I just dropped my expensive color thermometer and now have separations in the "mercury" column. Any way of fixing this ...or did I just blow $70.00?
Thanks,
-Michael
I just dropped my expensive color thermometer and now have separations in the "mercury" column. Any way of fixing this ...or did I just blow $70.00?
Thanks,
-Michael
Sometimes you can shake the mercury down, with repeated vigorous motion. If That doesn't work heat the thermometer in boiling water until the mercury merges. When it cools it will stay together.
Last edited by Ron Marshall; 15-Aug-2006 at 08:31.
Thanks, Ron. The hot water did it. Whew!
Do watch closely when doing that, though; I used to have a Delta floating thermometer (alcohol type) that accidentally got exposed to water about 20-30 degrees F hotter than its scale covered, and it popped the top off the capillary. Needless to say, I couldn't fix that one...Originally Posted by poco
If a contact print at arm's length is too small to see, you need a bigger camera. :D
Yeah, I know the dangers of overheating a thermometer. When I was a kid the rule was "no staying home from school without a high temperature." That's how I learned that thermometers and hot light bulbs don't mix ...was finding mercury pellets in my bed for a week.
Never use a light bulb on a thrememeter to stay home from school. Your mother will not believe you have a 125f fever! Just rub the bulb quickley on the sheets, you can raise it a couple degrees at a time. My kids realy hate it when I know the tricks.
My brother used to hold it in front of the heat register. Which did absolutely nothing, after we got the wood stove and the furnace wouldn't run at all overnight...
If a contact print at arm's length is too small to see, you need a bigger camera. :D
A Kodak process control thermometer has a fairly limited range, and it may be possible to easily and safely fix a column separation by placing it in a deep freeze for a few hours. The temperature corresponding to the transition from bulb to stem is well above freezer temperature, so all of the mercury gets sucked down into the bulb, to re-emerge as a solid column on warming. Worked for me, anyway.

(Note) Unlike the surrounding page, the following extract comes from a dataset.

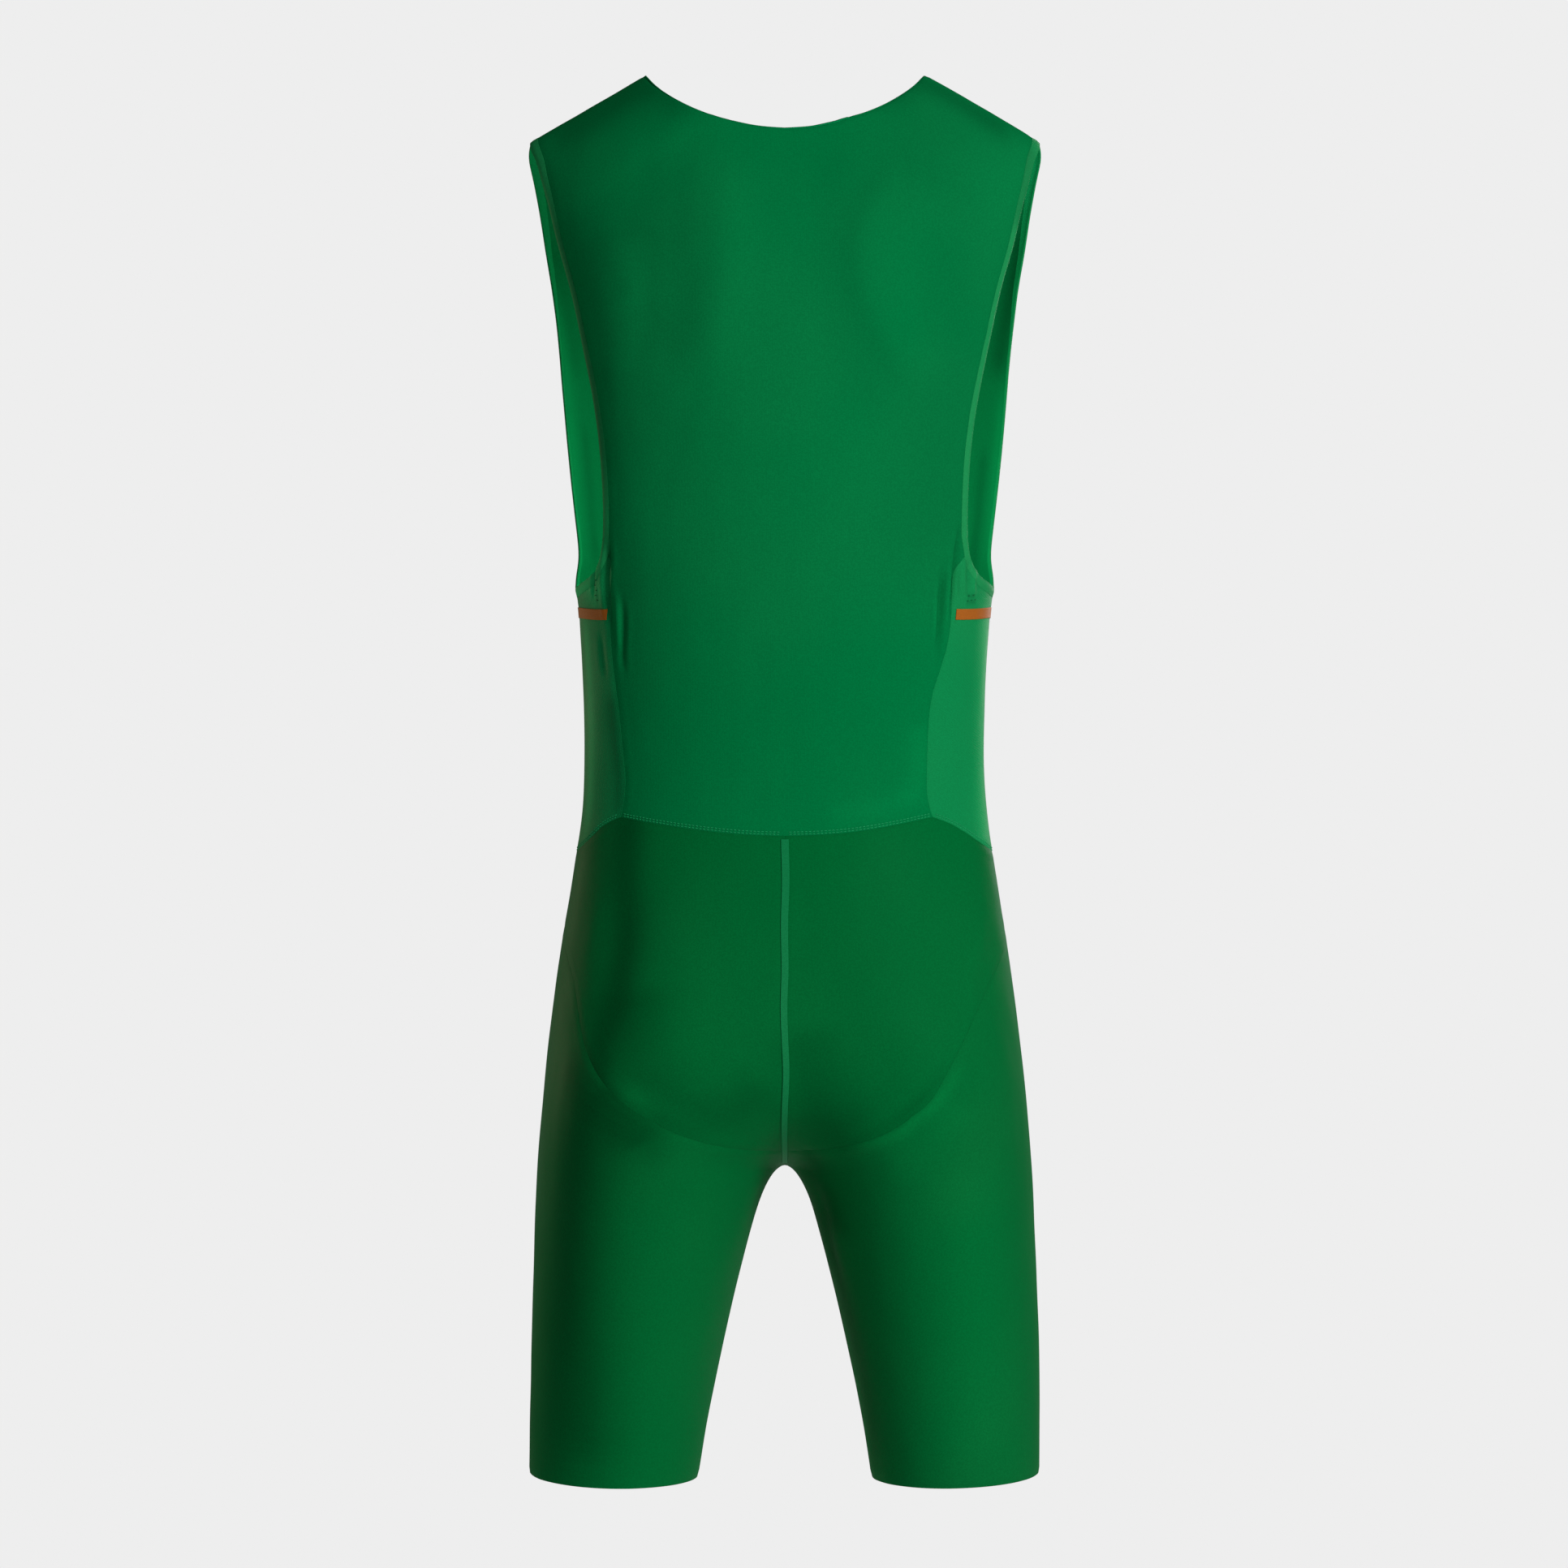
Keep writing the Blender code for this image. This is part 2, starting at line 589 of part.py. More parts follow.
def side_panel_grid(waist, under_arm, back_seam, front_seam):
    """The side panel in three parts: below the orange tape, under it, and above it."""
    shares = 0.5 * (shares_across(waist) + shares_across(under_arm))
    low, high = ROWS_BELOW_TAPE, ROWS_BELOW_TAPE + 1
    bottom_edge = tape_edge(back_seam[low], front_seam[low], shares)
    top_edge = tape_edge(back_seam[high], front_seam[high], shares)
    below = patch(waist, bottom_edge, back_seam[:low + 1], front_seam[:low + 1])
    return below + patch(top_edge, under_arm, back_seam[high:], front_seam[high:])


def side_tape_points(panel):
    """The orange tape on the points of the side panel, ending short of its seams."""
    points = []
    for line in panel[ROWS_BELOW_TAPE:ROWS_BELOW_TAPE + 2]:
        start = line[0].lerp(line[1], SIDE_TAPE_END)
        end = line[-1].lerp(line[-2], SIDE_TAPE_END)
        points.append([start] + line[1:-1] + [end])
    return points


def points_of(grid):
    return [[surface(*spot) for spot in line] for line in grid]


def all_sheets():
    """The grids of points of each piece, by name, for the wearer's left half."""
    back_arm, under_arm, front_arm, band = armhole_seams()
    waist_back, waist_side_back, waist_side_front, waist_front = waist_lines()
    sheets = {"armhole_band": [points_of(band)]}

    # Upper back, upper front and side panel
    back_side = spread([place(*p) for p in BACK_SIDE_SEAM] + [tuple(back_arm[0])])
    back_side = seam_beside_tape(back_side, 0.0)
    front_side = spread([waist_front[0]] + list(FRONT_SIDE_SEAM) + [tuple(front_arm[0])])
    front_side = seam_beside_tape(front_side, SIDE_TAPE_RISE)
    back_neck = spread([place(*p) for p in BACK_NECKLINE[::-1]])
    back_neck = crowded(back_neck, NECK_COLUMNS, NECK_CROWDING)[::-1]
    back_top = np.concatenate((back_neck, shoulder_seam(back_arm[-1], False)[1:]))
    back_centre = centre_rows(0.0, WAIST_BACK[0][1], BACK_NECKLINE[0][1])
    back_edge = np.concatenate((back_side, back_arm[1:]))
    sheets["upper_back"] = [points_of(patch(waist_back, back_top, back_centre, back_edge))]
    front_neck = spread([place(*p, front=True) for p in FRONT_NECKLINE[::-1]])
    front_neck = crowded(front_neck, NECK_COLUMNS, NECK_CROWDING)
    front_top = np.concatenate((shoulder_seam(front_arm[-1], True)[::-1], front_neck[1:]))
    front_centre = centre_rows(2.0, WAIST_FRONT[-1][1], FRONT_NECKLINE[0][1])
    front_edge = np.concatenate((front_side, front_arm[1:]))
    sheets["upper_front"] = [points_of(patch(waist_front, front_top, front_edge, front_centre))]
    waist_side = np.concatenate((waist_side_back, waist_side_front[1:]))
    side_panel = points_of(side_panel_grid(waist_side, under_arm, back_side, front_side))
    sheets["side_panel"] = [side_panel]
    sheets["side_tape"] = [side_tape_points(side_panel)]

    # Seat panel, with a narrow first column under the centre back tape
    seat_top = np.concatenate((add_first_place(waist_back, BACK_TAPE_TOP_HALF_WIDTH), waist_side_back[1:]))
    seat_seam = spread([place(*p) for p in SEAT_SEAM] + list(SEAT_SEAM_AT_SIDE))
    seat_bottom = add_first_place(even(seat_seam, len(seat_top) - 2), BACK_TAPE_BOTTOM_HALF_WIDTH)
    seat_centre = even(straight(seat_seam[0], waist_back[0]), SEAT_ROWS)
    seat_side = even(straight(seat_seam[-1], waist_side_back[-1]), SEAT_ROWS)
    seat = points_of(patch(seat_bottom, seat_top, seat_centre, seat_side))
    sheets["seat_panel"] = [seat]

    # Leg panel: its back and front halves meet at the side line
    hem = hem_line()
    side_mark = int(np.argmin(np.abs(hem[:, 0] - 1.0)))
    hem_back = add_first_place(even(hem[:side_mark + 1], len(seat_bottom) - 2), BACK_TAPE_BOTTOM_HALF_WIDTH)
    hem_front = even(hem[side_mark:], len(waist_side_front) + len(waist_front) - 2)
    inseam = crowded(straight((0.0, CROTCH_Z), (0.0, hem[0][1])), LOWER_LEG_ROWS, CROTCH_CROWDING)[::-1]
    under_seat = even(straight((0.0, CROTCH_Z), seat_seam[0]), BACK_LEG_ROWS)
    side_heights = np.concatenate((
        np.linspace(hem[side_mark][1], SIDE_KNOT_Z, LOWER_LEG_ROWS + 1),
        np.linspace(SIDE_KNOT_Z, seat_seam[-1][1], BACK_LEG_ROWS + 1)[1:],
        np.linspace(seat_seam[-1][1], waist_side_back[-1][1], SIDE_LEG_ROWS + 1)[1:]))
    side_line = np.array([(1.0, z) for z in side_heights])
    centre_front = straight((2.0, CROTCH_Z), waist_front[-1], LONG_LINE_POINTS)
    centre_front = even(centre_front, BACK_LEG_ROWS + SIDE_LEG_ROWS)
    front_inseam = inseam + np.array((2.0, 0.0))
    back_leg = points_of(patch(
        hem_back, seat_bottom, np.concatenate((inseam, under_seat[1:])),
        side_line[:LOWER_LEG_ROWS + BACK_LEG_ROWS + 1], LOWER_LEG_ROWS))
    front_leg = points_of(patch(
        hem_front, np.concatenate((waist_side_front, waist_front[1:])), side_line,
        np.concatenate((front_inseam, centre_front[1:])), LOWER_LEG_ROWS))
    sheets["leg_panel"] = [back_leg, front_leg]

    # Tape over the centre back seam, on the first column of the seat and the leg
    sheets["centre_back_tape"] = [[row[:2] for row in back_leg[LOWER_LEG_ROWS + 1:-1] + seat]]
    return sheets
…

There's nothing quite like an etched-stem thermometer as a reliable basic reference, arguments for mercury-free electronic devices notwithstanding. Dial-type thermometers can suddenly develop errors of a few degrees, and I once bought a new one that was off by some eleven or twelve degrees. An electronic thermometer may or may not be better, but without a known-good reference, how would you know?
It's at least fairly simple to verify the electronic thermometer within a couple degrees F if you know you local elevation; all you need to do is boil some distilled water in your microwave (preferably in a clean glass graduate or beaker, to ensure a minimum of dissolved impurities that can change the boiling point, though Visions, Pyrex or Corningware cookware is a good substitute), then keep it barely boiling on a lab type hot plate or similar and measure the temperature of the water. Knowing the local elevation and, if you're *really* after precision, the barometer reading will let you calculate what the boiling temperature should be within a fraction of a degree F.Originally Posted by Harold_4074
You can calibrate the other end of the scale with ice water -- again, if you start with distilled water for both the liquid and the ice and use a clean, non-metallic container, you can pretty confidently know the correct temperature to a fraction of a degree F.
No exotic equipment needed, and the tests can be repeated in half an hour, any time you feel like it.
OTOH, I'm not a big fan of equipment that needs a battery, if non-electronic stuff will do the same job. When I was in high school, we made simple air/gravity thermometers with capillary tubing fire polished shut on one end, tiny droplets of mercury drawn in by heating the tube and letting the cooling air draw in a short column, and the air trapped in the tube. Measuring the height of the air column at a known angle (where the weight of the mercury supplied a fixed gauge pressure) and correcting for barometer reading allowed simple calculation of ambient temperature using Boyle's law. Don't know where I'd find mercury to make one of those now, but the first place I'd look would be in the house thermostats, if I needed one...
If a contact print at arm's length is too small to see, you need a bigger camera. :D
Donald--
While this is hardly the place to debate the niceties of experimental technique, I would like to point out that I once thought that ice and boiling points would be good, easily reproducible calibrations also. When my NBS-traceable platinum resistance thermometer disagreed, my colleagues at the time (at Hewlett-Packard Laboratories, back when the company was still very much an instrumentation outfit) gently pointed out that issues of superheating and stirring conspire to make fixed point measurements a lot harder than they look. Getting to within a degree or two is not so hard; getting down to fractional degrees (even if you have an instrument with that much resolution, rare for consumer electronics) is a lot tougher.
Certainly, the boiling/freezing points will tell you if your thermometer has gone seriously out of whack, which is all one needs for most photographic work. Thanks for pointing out the "kitchen physics" solution.